DESCRIPTION OF THE TASK | Begin with the line that contains "Write part 2" and end with the line that contains "scuffed, tarnished, stained": copy that span of lines exactly, and nothing outside it.

DATA SECTION |
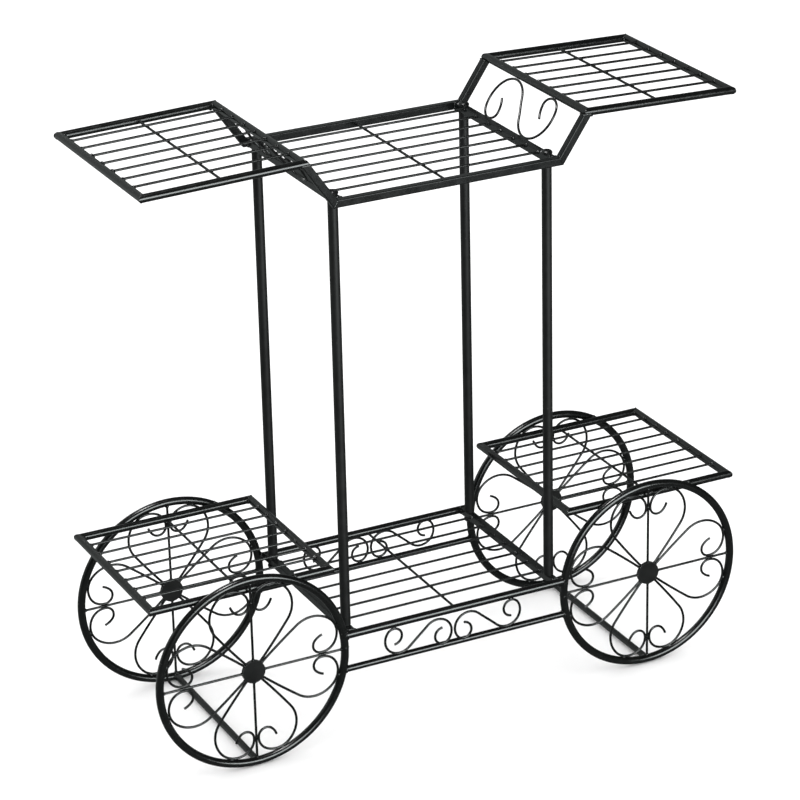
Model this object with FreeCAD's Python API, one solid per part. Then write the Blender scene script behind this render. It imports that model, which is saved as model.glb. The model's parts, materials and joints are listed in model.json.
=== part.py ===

==

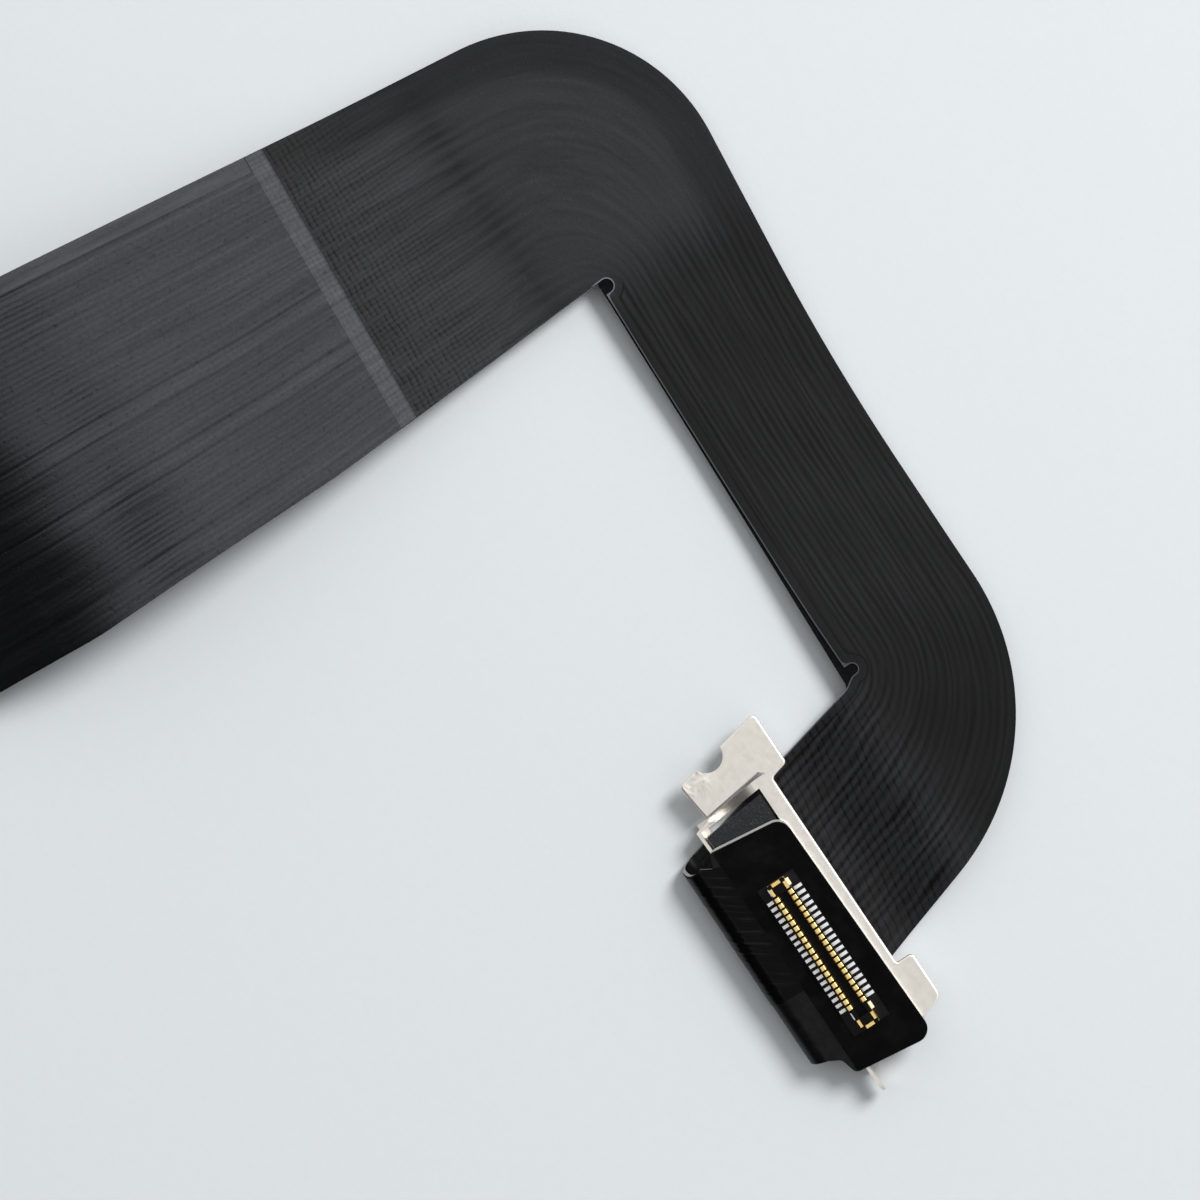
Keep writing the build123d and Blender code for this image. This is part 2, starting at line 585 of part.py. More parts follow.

---

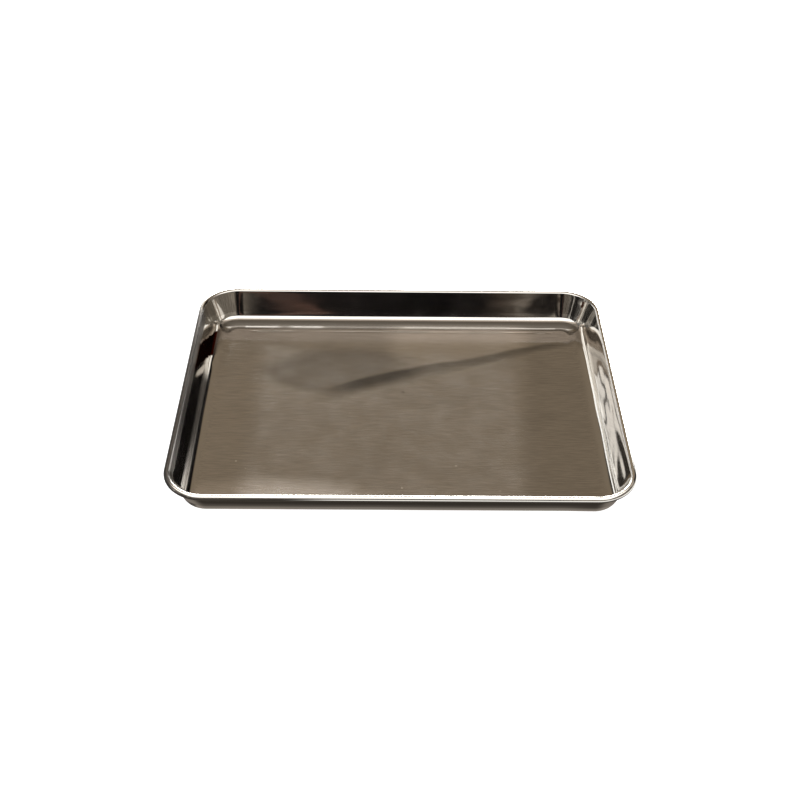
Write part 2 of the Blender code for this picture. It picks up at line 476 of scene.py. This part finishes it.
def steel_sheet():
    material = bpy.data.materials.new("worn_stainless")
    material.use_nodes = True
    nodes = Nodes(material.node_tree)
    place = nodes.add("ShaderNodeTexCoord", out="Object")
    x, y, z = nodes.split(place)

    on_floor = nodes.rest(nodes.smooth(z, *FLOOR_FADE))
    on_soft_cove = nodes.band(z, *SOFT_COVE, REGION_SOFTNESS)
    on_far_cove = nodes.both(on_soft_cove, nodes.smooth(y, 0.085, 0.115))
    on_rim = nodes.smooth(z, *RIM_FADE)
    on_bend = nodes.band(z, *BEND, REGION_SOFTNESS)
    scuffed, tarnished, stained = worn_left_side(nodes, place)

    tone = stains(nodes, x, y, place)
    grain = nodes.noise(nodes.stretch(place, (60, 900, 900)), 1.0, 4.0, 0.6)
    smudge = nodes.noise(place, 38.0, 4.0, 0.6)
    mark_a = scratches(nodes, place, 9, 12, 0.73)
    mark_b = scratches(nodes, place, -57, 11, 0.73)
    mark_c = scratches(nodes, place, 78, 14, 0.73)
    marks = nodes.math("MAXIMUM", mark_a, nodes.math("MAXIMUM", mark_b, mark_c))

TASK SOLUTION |
Write part 2 of the Blender code for this picture. It picks up at line 476 of scene.py. This part finishes it.
def steel_sheet():
    material = bpy.data.materials.new("worn_stainless")
    material.use_nodes = True
    nodes = Nodes(material.node_tree)
    place = nodes.add("ShaderNodeTexCoord", out="Object")
    x, y, z = nodes.split(place)

    on_floor = nodes.rest(nodes.smooth(z, *FLOOR_FADE))
    on_soft_cove = nodes.band(z, *SOFT_COVE, REGION_SOFTNESS)
    on_far_cove = nodes.both(on_soft_cove, nodes.smooth(y, 0.085, 0.115))
    on_rim = nodes.smooth(z, *RIM_FADE)
    on_bend = nodes.band(z, *BEND, REGION_SOFTNESS)
    scuffed, tarnished, stained = worn_left_side(nodes, place)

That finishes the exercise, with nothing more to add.